INFORMATION SHOWN:
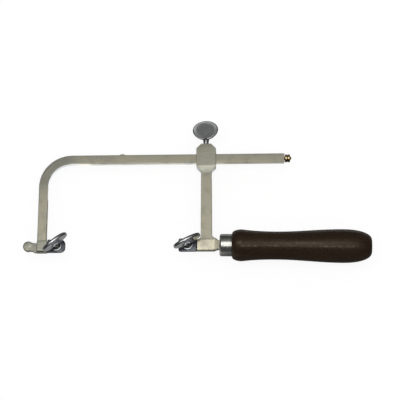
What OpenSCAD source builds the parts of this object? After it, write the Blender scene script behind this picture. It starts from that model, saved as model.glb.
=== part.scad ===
// Adjustable fret saw frame, lying on its back. All sizes are in millimetres.
// The pieces are laid out from the front clamp screw: its axis is x = 0, the blade line is y = 0 and
// the plane that the blade lies in is z = 0. in_frame() then moves the whole saw so that the origin
// is at the middle of its underside, with +X towards the handle and +Y towards the spine.

/* [Bow] */
// Height of the bow's bar, seen from the front
bar_w = 8; // [6:0.5:10]
// Thickness of the bar
bar_t = 5; // [4:0.25:6]
// Chamfer along the edges of the bar
bar_edge = 0.5; // [0.2:0.1:0.9]
// From the blade line up to the underside of the spine
throat_depth = 75; // [60:1:120]
// Inside radius of the bend between the leg and the spine
bend_r = 20.5; // [10:0.5:28]
// From the leg's inner face to the free end of the spine
spine_reach = 206; // [190:1:240]
// From the leg's inner face to the middle of the stop on the spine
stop_at = 64.3; // [50:1:80]
// Length of the stop along the spine
stop_len = 4.8; // [3:0.2:8]
// How far the stop stands above the spine
stop_h = 0.7; // [0.4:0.1:1.2]

/* [Front foot] */
// Radius of the round nose
nose_r = 4.5; // [3:0.25:6]
// Thickness of the nose and its neck
nose_t = 4; // [3:0.25:6]
// From the outer side of the foot to the middle of the nose
nose_reach = 7.4; // [6:0.1:12]
// How far the middle of the nose lies below the blade line
nose_drop = 0; // [0:0.1:2.5]
// Height of the nose's neck where it leaves the foot
nose_neck = 8.6; // [4:0.2:9]
// Width of the thick part of the foot, under the leg
foot_w = 9; // [8:0.1:12]
// Thickness of the foot
foot_t = 6.8; // [6:0.2:9]
// Height of the foot above the blade line
foot_top = 4.6; // [3:0.2:8]

/* [Clamps] */
// Length of a clamp plate
plate_len = 15.6; // [12:0.2:20]
// Width of a clamp plate
plate_w = 11.8; // [9.6:0.2:14]
// Thickness of a clamp plate
plate_t = 2.2; // [1.6:0.2:4]
// Chamfer at the two free corners of a plate
plate_corner = 2; // [1:0.2:3]
// How far a clamp plate stands over the jaw below it
jaw_inset = 1.2; // [0:0.1:1.6]
// Distance between the two clamp screws as set in this pose
jaw_spacing = 113; // [90:1:150]

/* [Thumbscrews] */
// Diameter of the screws
screw_d = 5; // [4:0.5:6]
// Width of a clamp screw's oval head
clamp_head_w = 25.2; // [18:0.2:32]
// Height of a clamp screw's oval head
clamp_head_h = 13.5; // [10:0.5:20]
// Width of the collar screw's oval head
collar_head_w = 22.5; // [16:0.2:30]
// Height of the collar screw's oval head
collar_head_h = 16.8; // [12:0.1:24]
// Thickness of the oval heads
head_t = 3; // [2:0.2:4]
// Diameter of the shoulder on a clamp screw
shoulder_d = 9.4; // [8.4:0.2:9.4]
// Thickness of the shoulder
shoulder_t = 1.5; // [1:0.1:3]
// From the shoulder to the bottom of the oval
clamp_neck = 2.8; // [0.5:0.1:4]
// From the top of the collar to the bottom of the oval
collar_neck = 6.2; // [4:0.1:10]
// Turn of the front clamp screw's head from the blade line, in degrees
front_head_turn = 38; // [0:1:90]
// Turn of the rear clamp screw's head from the blade line, in degrees
rear_head_turn = 27; // [0:1:90]
// Turn of the collar screw's head from the plane of the saw, in degrees
collar_head_turn = 4; // [0:1:90]

/* [Sliding arm] */
// Width of the collar that slides along the spine
collar_w = 17.4; // [14:0.2:22]
// Depth of the collar from front to back
collar_t = 10; // [8.5:0.25:14]
// Metal above the spine, which holds the thumbscrew
collar_above = 8.9; // [7:0.1:12]
// Metal below the spine
collar_below = 3.7; // [3:0.1:6]
// Width of the flat on top of the collar
collar_top_w = 8.4; // [7:0.2:12]
// Width of the arm just below the collar
arm_top_w = 9.4; // [8:0.2:11]
// Length of arm below the collar's shoulders that its slope runs down to
collar_tail = 1.7; // [0:0.1:4]
// Width of the arm just above the jaw block
arm_bottom_w = 10.2; // [8:0.2:12]
// Thickness of the arm
arm_t = 5; // [4:0.25:6]
// Width of the jaw block
block_w = 16; // [14:0.2:22]
// Thickness of the jaw block
block_t = 6.8; // [6:0.2:9]
// Height of the jaw block above the blade line
block_top = 4.8; // [4.6:0.1:5]
// Height of the jaw block below the blade line
block_bottom = 5; // [4:0.1:6]

/* [End stop screw] */
// Diameter of the brass screw's thread
end_screw_d = 3; // [2.5:0.25:3.5]
// Length of its thread in the spine
end_screw_len = 9; // [6:0.5:14]
// Diameter of its two beads
bead_d = 7; // [6.4:0.1:8]
// Length of one bead
bead_len = 2.3; // [1.6:0.1:3]
// Length of its tip
tip_len = 1.1; // [0.6:0.1:2]

/* [Handle] */
// Length of the ferrule
ferrule_len = 10.5; // [8:0.5:16]
// Outer diameter of the ferrule
ferrule_d = 19.2; // [17:0.2:20]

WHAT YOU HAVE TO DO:
Look through the listing above and count the lines where the string "this" appears. Report the number only.

EXERCISE RESULT:
2